コロナ危機突破のカギは自社の「強み」の中にある【東京】

(株)テイ製作所の取り組みとコロナ対策室の伴走型支援の取り組み

 新型コロナウイルス感染症の蔓延で既存顧客の注文が激減、3月に最新の設備を導入した矢先に売上が3割以上落ち込む中で田中和江社長((株)テイ製作所)は悩んでいました 。

 経営指針成文化セミナーの卒業生でもある田中氏は「自社の理念と強み」を深掘りしてその活路を探りました。その中で飛沫防止のテーブルパーテーションの製造にこぎつけます。

 それを契機に田中氏は東京同友会のコロナ対策室の伴走型支援(各社の強みを生かして変化への対応を企画から実施まで応援。現在5社に実施中)に問い合わせました。

 東京同友会では即日同社を訪問、パーテーションの販路開拓のアドバイスをすると「紙の抜型加工の強み」を生かしたPCR検査ボックスの開発を提案、PCR検査実施を2週間後に控えた豊島区の行政の検査所への納入を勧めました。
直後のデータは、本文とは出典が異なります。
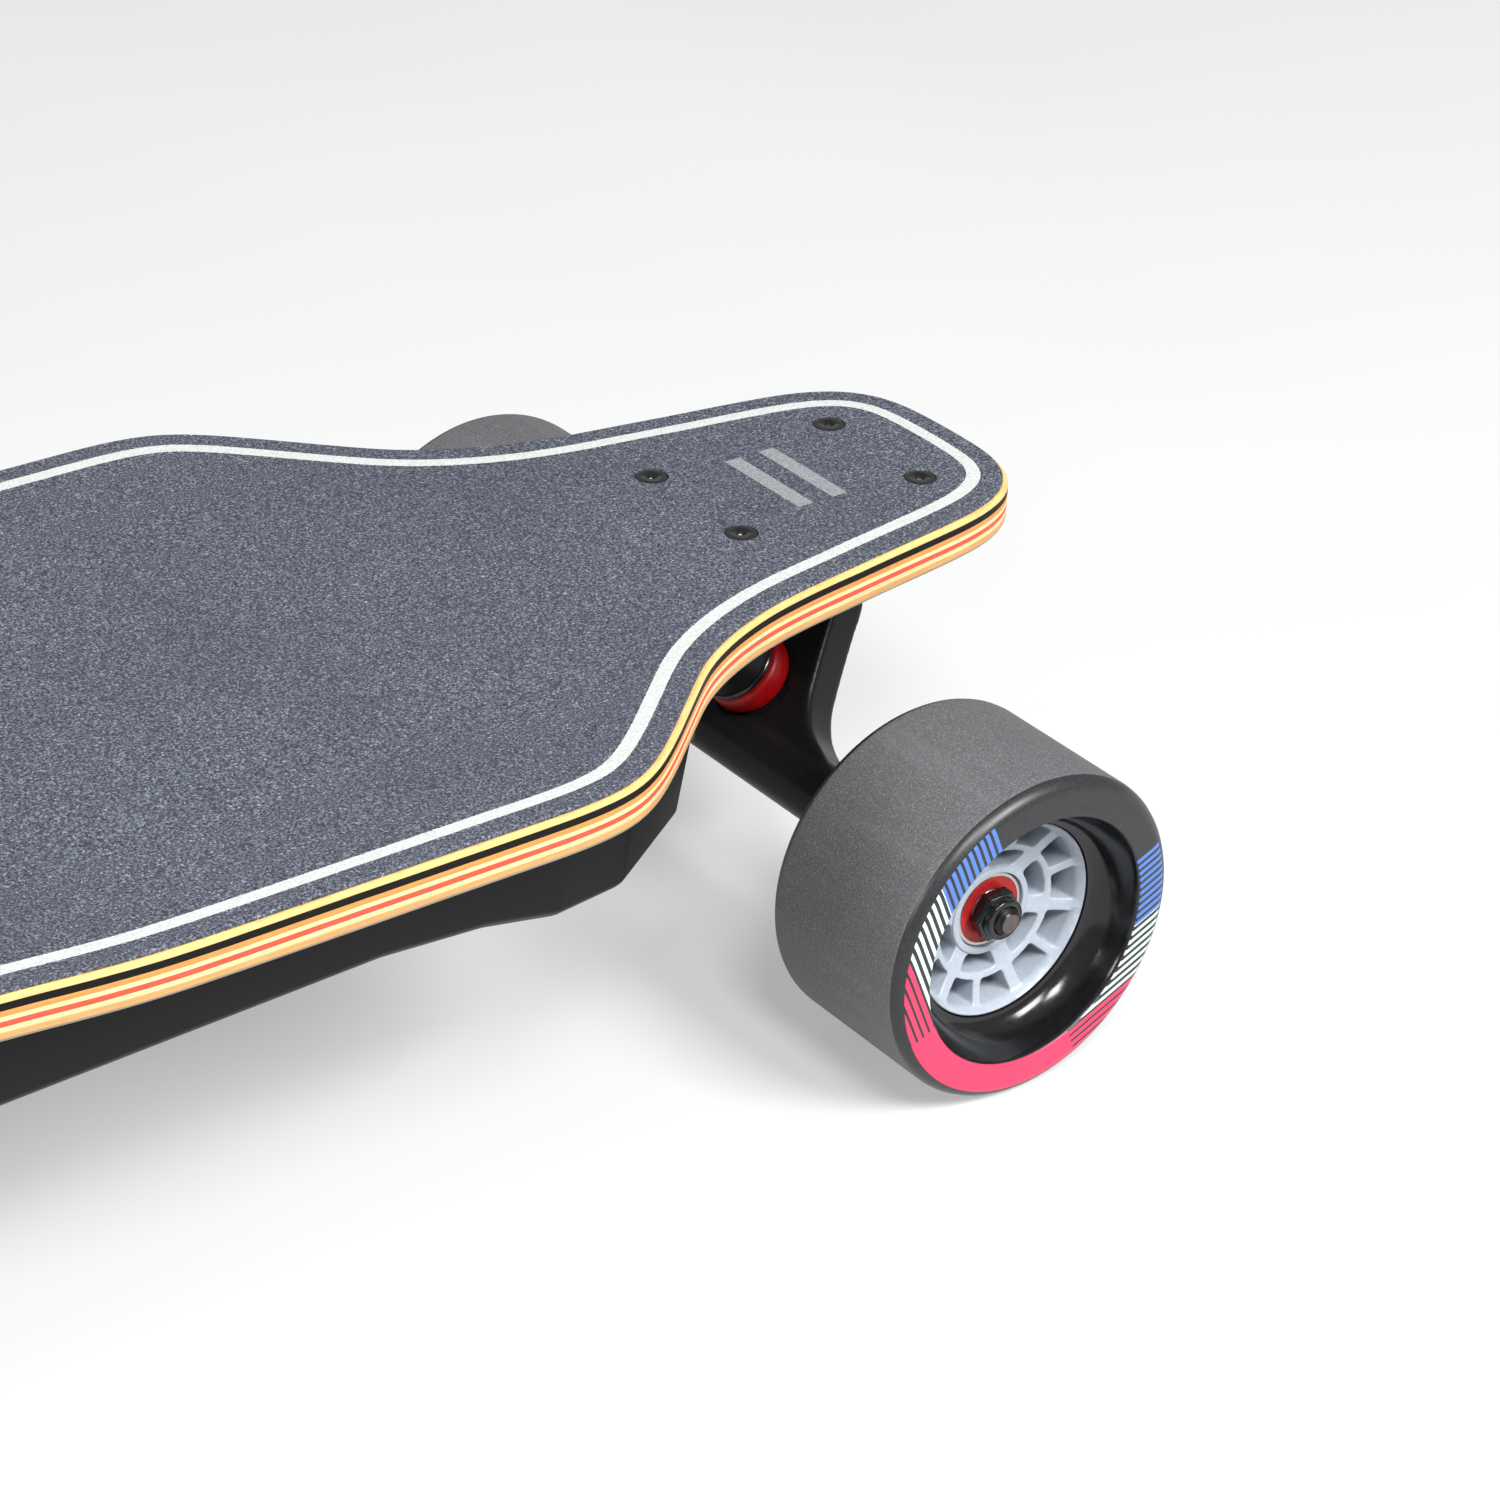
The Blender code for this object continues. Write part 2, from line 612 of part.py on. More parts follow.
def make_baseplate(name, end):
    """Make a baseplate: mounting plate, kingpin seat and pivot boss in one casting."""
    frame = truck_frame(end)
    low = PLATE_BOTTOM - AXLE_HEIGHT
    high = PLATE_TOP - AXLE_HEIGHT
    back = BOLT_CENTRE - PLATE_LENGTH / 2
    plate = block(f"{name}_baseplate", (back, -PLATE_WIDTH / 2, low),
                  (back + PLATE_LENGTH, PLATE_WIDTH / 2, high), frame, 0.008, True)
    seat_rib = ((0.0160, 0.0587), (0.0083, 0.0339), (-0.0025, 0.0226), (-0.0144, 0.0341),
                (-0.0057, 0.0431), (-0.0120, 0.0587))
    boss_rib = ((0.0250, 0.0587), (0.0365, 0.0470), (0.0480, 0.0470), (0.0570, 0.0440),
                (0.0570, 0.0587))
    side_on = frame @ Matrix.Rotation(math.pi / 2, 4, "X")
    seat = kingpin_frame(end, KINGPIN_T)
    pivot = pivot_frame(end)
    join(plate,
         extruded(f"{name}_seat_rib", seat_rib, -0.0110, 0.0110, side_on),
         extruded(f"{name}_boss_rib", boss_rib, -0.0090, 0.0090, side_on),
         cylinder(f"{name}_seat", SEAT_RADIUS, SEAT_N, SEAT_TOP, seat, 20),
         cylinder(f"{name}_boss", BOSS_RADIUS, BOSS_LOW, BOSS_END, pivot, 20))
    cut(plate,
        cylinder(f"{name}_kingpin_bore", KINGPIN_RADIUS + GAP, 0.01, 0.05, seat, 12),
        cylinder(f"{name}_head_recess", HEAD_RADIUS + 2 * GAP, HEAD_LOW - GAP, 0.05, seat, 12),
        cylinder(f"{name}_cup_socket", CUP_RADIUS + GAP, 0.04, CUP_END + GAP, pivot, 16))
    holes = bolt_cutter(f"{name}_plate_holes", (
        (0.0, PLATE_TOP + 0.01), (BOLT_HOLE_RADIUS, PLATE_TOP + 0.01),
        (BOLT_HOLE_RADIUS, PLATE_BOTTOM - 0.01), (0.0, PLATE_BOTTOM - 0.01)))
    cut(plate, holes)
    put(plate, SATIN_BLACK, 35)
    riser = block(f"{name}_riser_pad",
                  (back, -PLATE_WIDTH / 2, RISER_TOP - RISER_THICKNESS - AXLE_HEIGHT),
                  (back + PLATE_LENGTH, PLATE_WIDTH / 2, RISER_TOP - AXLE_HEIGHT),
                  frame, 0.008, True)
    cut(riser, bolt_cutter(f"{name}_riser_holes", (
        (0.0, PLY_TOP), (BOLT_HOLE_RADIUS, PLY_TOP),
        (BOLT_HOLE_RADIUS, PLATE_BOTTOM), (0.0, PLATE_BOTTOM))))
    put(riser, SEAL, 35)


def make_kingpin_stack(name, end):
    """Make the kingpin with its nut, bushings, cup washers and the pivot cup."""
    seat = kingpin_frame(end, KINGPIN_T)
    pin = turned(f"{name}_kingpin", (
        (0.0, HEAD_HIGH), (HEAD_RADIUS, HEAD_HIGH), (HEAD_RADIUS, HEAD_LOW),
        (KINGPIN_RADIUS, HEAD_LOW), (KINGPIN_RADIUS, KINGPIN_END + 0.0010),
        (KINGPIN_RADIUS - 0.0010, KINGPIN_END), (0.0, KINGPIN_END)), seat, 12)
    put(pin, BLACK_STEEL, 30)
    bore = KINGPIN_RADIUS + GAP
    tip_washer_low = ROADSIDE_END - GAP - WASHER_THICKNESS
    nut = cylinder(f"{name}_kingpin_nut", 0.0081, NUT_END, tip_washer_low - GAP, seat, 6)
    cut(nut, cylinder(f"{name}_nut_bore", bore, -0.04, -0.01, seat, 12))
    put(nut, BLACK_STEEL)
    bushings = (("boardside", BOARDSIDE_TOP, ARM_HIGH + GAP, BUSHING_RADIUS, BUSHING_RADIUS),
                ("roadside", ARM_LOW - GAP, ROADSIDE_END, BUSHING_RADIUS, BUSHING_TIP_RADIUS))
    for place, high, low, high_radius, low_radius in bushings:
        bushing = turned(f"{name}_{place}_bushing", (
            (high_radius - 0.0010, high), (high_radius, high - 0.0014),
            (low_radius, low + 0.0014), (low_radius - 0.0010, low), (bore, low),
            (bore, high)), seat, 16, ring=True)
        put(bushing, RED_URETHANE, 50)
    washers = (("boardside", BOARDSIDE_TOP + GAP, WASHER_RADIUS),
               ("roadside", tip_washer_low, TIP_WASHER_RADIUS))
    for place, low, radius in washers:
        high = low + WASHER_THICKNESS
        washer = turned(f"{name}_{place}_washer", (
            (radius, high), (radius, low), (bore, low), (bore, high)), seat, 16, ring=True)
        put(washer, BLACK_STEEL, 30)
    lip = CUP_LOW + CUP_LIP
    cup = turned(f"{name}_pivot_cup", (
        (0.0, CUP_END), (CUP_RADIUS, CUP_END), (CUP_RADIUS, lip), (CUP_LIP_RADIUS, lip),
        (CUP_LIP_RADIUS, CUP_LOW), (CUP_BORE_RADIUS, CUP_LOW),
        (CUP_BORE_RADIUS, CUP_BORE_END), (0.0, CUP_BORE_END)), pivot_frame(end), 16)
    put(cup, RED_URETHANE, 30)


def make_deck_bolts():
    """Make the eight deck bolts, each with its nut, sharing one mesh."""
    bolt = turned("bolt_shape", (
        (0.0, BOLT_TOP), (BOLT_HEAD_RADIUS, BOLT_TOP),
        (BOLT_HEAD_RADIUS, BOLT_TOP - 0.0004), (BOLT_RADIUS, BOLT_TOP - BOLT_HEAD_DEPTH),
        (BOLT_RADIUS, BOLT_END), (0.0, BOLT_END)), segments=10)
    nut_top = PLATE_BOTTOM - GAP
    join(bolt, cylinder("bolt_nut", BOLT_NUT_RADIUS, nut_top - BOLT_NUT_HEIGHT, nut_top,
                        segments=6))
    cut(bolt, cylinder("bolt_socket", SOCKET_RADIUS, BOLT_TOP - 0.0020, BOLT_TOP + 0.01,
                       segments=6))
    mesh = baked(bolt)
    bpy.data.objects.remove(bolt)
    mesh.materials.append(BLACK_STEEL)
    mesh.shade_smooth()
    mesh.set_sharp_from_angle(angle=math.radians(30))
    for name, x, y in bolt_places():
        obj = bpy.data.objects.new(name, mesh)
        obj.location = (x, y, 0.0)
        PARTS.objects.link(obj)


def make_trucks():
    """Make both trucks. The front axle is a rod, and the rear one is two motor shafts."""
    for name, end in ENDS:
        make_baseplate(name, end)
        make_kingpin_stack(name, end)
    across = wheel_frame(1, 1)
    front = make_hanger("front", 1, FRONT_HANGER_HALF)
    cut(front, cylinder("front_axle_bore", AXLE_RADIUS + GAP, -0.2, 0.2, across, 16))
    put(front, SATIN_BLACK, 35)
    axle = cylinder("front_axle", AXLE_RADIUS, -AXLE_HALF_LENGTH, AXLE_HALF_LENGTH, across, 16)
    put(axle, AXLE_STEEL, 30)
    rear = make_hanger("rear", -1, REAR_HANGER_HALF)
    for name, side in SIDES:
        cut(rear, cylinder(f"rear_{name}_shaft_bore", 0.0083, 0.0600, 0.2,
                           wheel_frame(-1, side), 16))
    put(rear, SATIN_BLACK, 35)


# Wheels

def tyre_profile(bore_radius, flare_radius, bore_low, bore_high):
    """Return a tyre's profile: rounded lips, flat faces, and a bore that flares out."""
    outer = WHEEL_OUTER_FACE
    inner = WHEEL_OUTER_FACE - WHEEL_WIDTH
    lip = TYRE_LIP
    corner = [(math.sin(angle), math.cos(angle))
              for angle in (math.radians(22.5), math.radians(67.5))]
    over = [(WHEEL_RADIUS - lip + lip * s, outer - lip + lip * c) for s, c in corner]
    under = [(WHEEL_RADIUS - lip + lip * s, inner + lip - lip * c) for s, c in reversed(corner)]
    return [(flare_radius, outer), *over, *under, (flare_radius, inner),
            (bore_radius, bore_low), (bore_radius, bore_high)]


def make_front_wheel(side_name, side):
    """Make a free-rolling front wheel: tyre, core and two bearings."""
    frame = wheel_frame(1, side)
    name = f"front_{side_name}"
    tyre = turned(f"{name}_tyre", tyre_profile(
        CORE_RADIUS + GAP, FACE_INNER_RADIUS, CORE_INNER_FACE, CORE_OUTER_FACE),
        frame, TYRE_SEGMENTS, ring=True)
    put(tyre, TREAD, 30)
    seat = BEARING_RADIUS + GAP
    inner_shoulder = INNER_BEARING + BEARING_WIDTH + GAP
    outer_shoulder = OUTER_BEARING - GAP
    hub_high = OUTER_BEARING + BEARING_WIDTH + 0.001
    hub_low = INNER_BEARING - GAP
    core = turned(f"{name}_core", (
        (0.0150, hub_high), (0.0150, 0.1065), (0.0255, 0.1065), (0.0255, CORE_OUTER_FACE),
        (CORE_RADIUS, CORE_OUTER_FACE), (CORE_RADIUS, CORE_INNER_FACE),
        (0.0255, CORE_INNER_FACE), (0.0255, 0.1000), (0.0150, 0.1000), (0.0150, hub_low),
        (seat, hub_low), (seat, inner_shoulder), (0.0090, inner_shoulder),
        (0.0090, outer_shoulder), (seat, outer_shoulder), (seat, hub_high)),
        frame, 24, ring=True)
    for index in range(6):
        spoke = frame @ Matrix.Rotation(math.radians(60 * index), 4, "Z")
        cut(core, cylinder(f"{name}_window_{index}", 0.0038, 0.09, 0.12,
                           spoke @ Matrix.Translation((0.0202, 0.0, 0.0)), 6))
    put(core, CORE_GREY, 30)
    for place, low in (("inner", INNER_BEARING), ("outer", OUTER_BEARING)):
        high = low + BEARING_WIDTH
        bearing = turned(f"{name}_{place}_bearing", (
            (BEARING_RADIUS, high), (BEARING_RADIUS, low), (AXLE_RADIUS + GAP, low),
            (AXLE_RADIUS + GAP, high)), frame, 20, ring=True)
        put(bearing, BRIGHT_STEEL, 30)
    nut = cylinder(f"{name}_axle_nut", 0.0074, 0.1146, 0.1208, frame, 6)
    cut(nut, cylinder(f"{name}_nut_bore", AXLE_RADIUS + GAP, 0.10, 0.13, frame, 16))
    put(nut, BLACK_STEEL)


def make_rear_wheel(side_name, side):
    """Make a hub-motor wheel: tyre sleeve, rotor, cover, stator with shaft, and nut."""
    frame = wheel_frame(-1, side)
    name = f"rear_{side_name}"
    inner = WHEEL_OUTER_FACE - WHEEL_WIDTH
    sleeve = MOTOR_RADIUS + GAP
    tyre = turned(f"{name}_tyre", tyre_profile(sleeve, sleeve + 0.0008, inner + 0.001,
                                               WHEEL_OUTER_FACE - 0.001),
                  frame, TYRE_SEGMENTS, ring=True)
    put(tyre, TREAD, 30)
    rotor = turned(f"{name}_motor_rotor", (
        (MOTOR_RADIUS, 0.1280), (MOTOR_RADIUS, 0.0815), (0.0079, 0.0815), (0.0079, 0.0860),
        (0.0355, 0.0860), (0.0355, 0.1280)), frame, 24, ring=True)
    put(rotor, SATIN_BLACK, 30)
    cover = turned(f"{name}_motor_cover", (
        (0.0360, 0.1330), (0.0395, 0.1315), (0.0395, 0.1283), (0.0080, 0.1283),
        (0.0080, 0.1310), (0.0110, 0.1330)), frame, 24, ring=True)
    put(cover, SATIN_BLACK, 30)
    stator = turned(f"{name}_motor_stator", (
        (0.0, 0.1335), (0.0040, 0.1335), (0.0040, 0.1240), (0.0060, 0.1240), (0.0060, 0.1200),
        (0.0340, 0.1200), (0.0340, 0.0900), (0.0075, 0.0900), (0.0075, 0.0790),
        (0.0080, 0.0780), (0.0080, 0.0605), (0.0, 0.0605)), frame, 16)
    put(stator, COPPER, 30)
    nut = cylinder(f"{name}_axle_nut", 0.0072, 0.1245, 0.1325, frame, 6)
    cut(nut, cylinder(f"{name}_nut_bore", AXLE_RADIUS + GAP, 0.11, 0.15, frame, 16))
    put(nut, BLACK_STEEL)


make_deck()
make_enclosure()
make_electronics()
make_ports()
make_deck_bolts()
make_trucks()
for side_name, side in SIDES:
    make_front_wheel(side_name, side)
    make_rear_wheel(side_name, side)
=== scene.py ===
"""The looks of the electric skateboard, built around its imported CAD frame.

Every piece is made in the frame's own coordinates: metres, +Z up, +X to the nose and +Y to
the rider's left. Places come from the CAD nodes' boxes and from the same few driving sizes
that the CAD uses.
"""
import math

import bmesh
import bpy
from mathutils import Matrix, Vector


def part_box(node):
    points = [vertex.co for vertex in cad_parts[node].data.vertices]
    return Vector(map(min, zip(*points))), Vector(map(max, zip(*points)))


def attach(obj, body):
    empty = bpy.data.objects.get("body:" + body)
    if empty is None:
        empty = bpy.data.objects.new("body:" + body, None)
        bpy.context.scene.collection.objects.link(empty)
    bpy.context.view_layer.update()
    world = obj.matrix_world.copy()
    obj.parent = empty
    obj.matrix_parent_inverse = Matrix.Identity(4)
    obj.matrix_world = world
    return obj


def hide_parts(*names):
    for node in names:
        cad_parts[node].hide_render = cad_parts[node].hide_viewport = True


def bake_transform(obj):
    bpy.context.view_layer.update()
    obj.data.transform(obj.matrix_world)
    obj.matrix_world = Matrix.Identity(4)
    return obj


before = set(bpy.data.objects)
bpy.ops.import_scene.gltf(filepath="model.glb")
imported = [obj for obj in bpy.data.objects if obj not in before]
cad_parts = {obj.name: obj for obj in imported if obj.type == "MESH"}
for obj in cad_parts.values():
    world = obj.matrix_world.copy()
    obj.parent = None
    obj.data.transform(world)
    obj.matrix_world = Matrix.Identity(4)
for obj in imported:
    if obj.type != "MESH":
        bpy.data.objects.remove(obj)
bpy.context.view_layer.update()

MM = 0.001
GAP = 0.3 * MM

# Places read from the frame
axle_low, axle_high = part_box("front_axle")
HALF_AXLES = (axle_low.x + axle_high.x) / 2
AXLE_HEIGHT = (axle_low.z + axle_high.z) / 2
INNER_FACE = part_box("front_left_tyre")[0].y
OUTER_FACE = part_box("front_left_tyre")[1].y
DECK_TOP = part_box("front_outer_left_bolt")[1].z + 0.9 * MM
PLY_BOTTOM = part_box("deck")[0].z - 0.2 * MM
PLY_TOP = DECK_TOP - 1.1 * MM
PLATE_THICKNESS = 5.5 * MM
PLATE_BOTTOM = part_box("front_riser_pad")[0].z - PLATE_THICKNESS
WHEEL_RADIUS = 48 * MM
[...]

 田中社長はその提案に開発を即断、連休初日にも関わらず幹部社員とともに連休返上で開発に着手、わずか10日間で試作機を完成させ、医師や検査職員の意見を反映させた1号機を検査開始日の前日に納品しました。

 本商品は東京同友会の実施したSTOP医療崩壊!医療機関支援活動で要望の多い支援品となり、その後、品川区に2基、東京都に8基と医療機関の現場に送られました。

 東京同友会コロナ対策室の伴走支援では、プレスリリースを使ってのPRや流通や販売網の構築に会員のネットワークを駆使して協力しました。また、同社の取引先の金融機関も同社の取り組みを応援しました。

 下町の小さな製造業の社員と経営者が一丸となったこの挑戦はNHK、テレビ朝日、TBSのテレビニュースで大きく取り上げられ、多くの注文が寄せられるようになりました。

 今後同社では、PCR検査BOXをフラッグとして同社の開発した多様な飛沫防止パーテーションの販売の拡大をめざしています。また、販売や流通などを同友会のメンバーで固めて取り組んでいく「連帯」モデルも今回の 特徴の1つとなっています。